EXERCISE DIRECTIONS: Exactly repeat the full listing that follows.

SUPPLIED DATA:
————

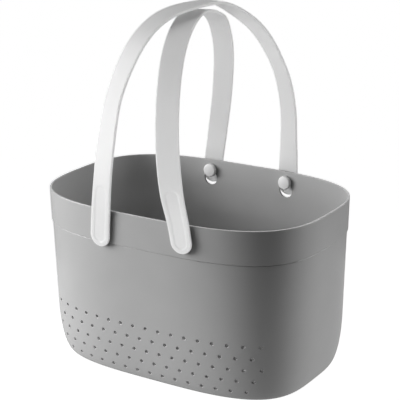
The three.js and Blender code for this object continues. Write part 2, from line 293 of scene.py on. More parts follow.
def level(z):
    """Half length, half width and squareness of the wall's outside at a height."""
    share = z / TUB_HEIGHT
    return (
        lerp(BASE_HALF_LENGTH, RIM_HALF_LENGTH, share),
        lerp(BASE_HALF_WIDTH, RIM_HALF_WIDTH, share),
        lerp(BASE_SQUARENESS, RIM_SQUARENESS, share),
    )


def base_inset(z):
    """How far the rounded lower edge draws the wall in at a height."""
    share = 1 - np.minimum(z, BASE_ROUND_HEIGHT) / BASE_ROUND_HEIGHT
    return BASE_ROUND_INSET * (1 - np.sqrt(1 - share**2))


LONG_HALF = DRAIN_ROW_COUNTS[0] * DRAIN_PITCH / 2
COLUMN_STEP = DRAIN_PITCH / CELL
LONG_STEPS = round(LONG_HALF / COLUMN_STEP)
QUARTER = END_STEPS + LONG_STEPS


def tub_ring(z, inset):
    """One ring of the tub's grid. Along the long sides its columns stand at fixed places along X."""
    a, b, n = level(z)
    angle = np.linspace(0, math.pi / 2, OUTLINE_SAMPLES)
    x, y = np.cos(angle) ** (2 / n), np.sin(angle) ** (2 / n)
    nx, ny = x ** (n - 1) / a, y ** (n - 1) / b
    size = np.hypot(nx, ny)
    x, y = x * a - nx / size * inset, y * b - ny / size * inset
    long_x = np.linspace(LONG_HALF, 0, LONG_STEPS + 1)
    long_y = np.interp(long_x, x[::-1], y[::-1])
    end_x = np.append(x[x > LONG_HALF], LONG_HALF)
    end_y = np.append(y[x > LONG_HALF], long_y[0])
    along = np.append(0, np.cumsum(np.hypot(np.diff(end_x), np.diff(end_y))))
    places = np.linspace(0, along[-1], END_STEPS + 1)[:-1]
    qx = np.append(np.interp(places, along, end_x), long_x)
    qy = np.append(np.interp(places, along, end_y), long_y)
    ring_x = np.concatenate([qx, -qx[-2::-1], -qx[1:], qx[-2:0:-1]])
    ring_y = np.concatenate([qy, qy[-2::-1], -qy[1:], -qy[-2:0:-1]])
    return np.stack([ring_x, ring_y, np.full(len(ring_x), z)], 1)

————

COMPLETE ANSWER:
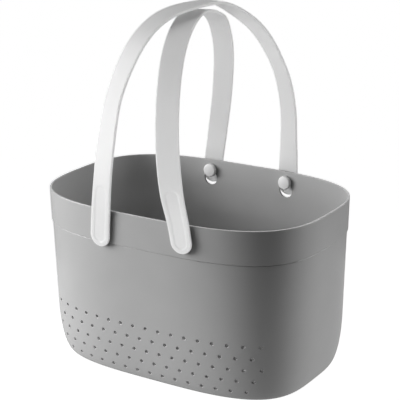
The three.js and Blender code for this object continues. Write part 2, from line 293 of scene.py on. More parts follow.
def level(z):
    """Half length, half width and squareness of the wall's outside at a height."""
    share = z / TUB_HEIGHT
    return (
        lerp(BASE_HALF_LENGTH, RIM_HALF_LENGTH, share),
        lerp(BASE_HALF_WIDTH, RIM_HALF_WIDTH, share),
        lerp(BASE_SQUARENESS, RIM_SQUARENESS, share),
    )


def base_inset(z):
    """How far the rounded lower edge draws the wall in at a height."""
    share = 1 - np.minimum(z, BASE_ROUND_HEIGHT) / BASE_ROUND_HEIGHT
    return BASE_ROUND_INSET * (1 - np.sqrt(1 - share**2))


LONG_HALF = DRAIN_ROW_COUNTS[0] * DRAIN_PITCH / 2
COLUMN_STEP = DRAIN_PITCH / CELL
LONG_STEPS = round(LONG_HALF / COLUMN_STEP)
QUARTER = END_STEPS + LONG_STEPS


def tub_ring(z, inset):
    """One ring of the tub's grid. Along the long sides its columns stand at fixed places along X."""
    a, b, n = level(z)
    angle = np.linspace(0, math.pi / 2, OUTLINE_SAMPLES)
    x, y = np.cos(angle) ** (2 / n), np.sin(angle) ** (2 / n)
    nx, ny = x ** (n - 1) / a, y ** (n - 1) / b
    size = np.hypot(nx, ny)
    x, y = x * a - nx / size * inset, y * b - ny / size * inset
    long_x = np.linspace(LONG_HALF, 0, LONG_STEPS + 1)
    long_y = np.interp(long_x, x[::-1], y[::-1])
    end_x = np.append(x[x > LONG_HALF], LONG_HALF)
    end_y = np.append(y[x > LONG_HALF], long_y[0])
    along = np.append(0, np.cumsum(np.hypot(np.diff(end_x), np.diff(end_y))))
    places = np.linspace(0, along[-1], END_STEPS + 1)[:-1]
    qx = np.append(np.interp(places, along, end_x), long_x)
    qy = np.append(np.interp(places, along, end_y), long_y)
    ring_x = np.concatenate([qx, -qx[-2::-1], -qx[1:], qx[-2:0:-1]])
    ring_y = np.concatenate([qy, qy[-2::-1], -qy[1:], -qy[-2:0:-1]])
    return np.stack([ring_x, ring_y, np.full(len(ring_x), z)], 1)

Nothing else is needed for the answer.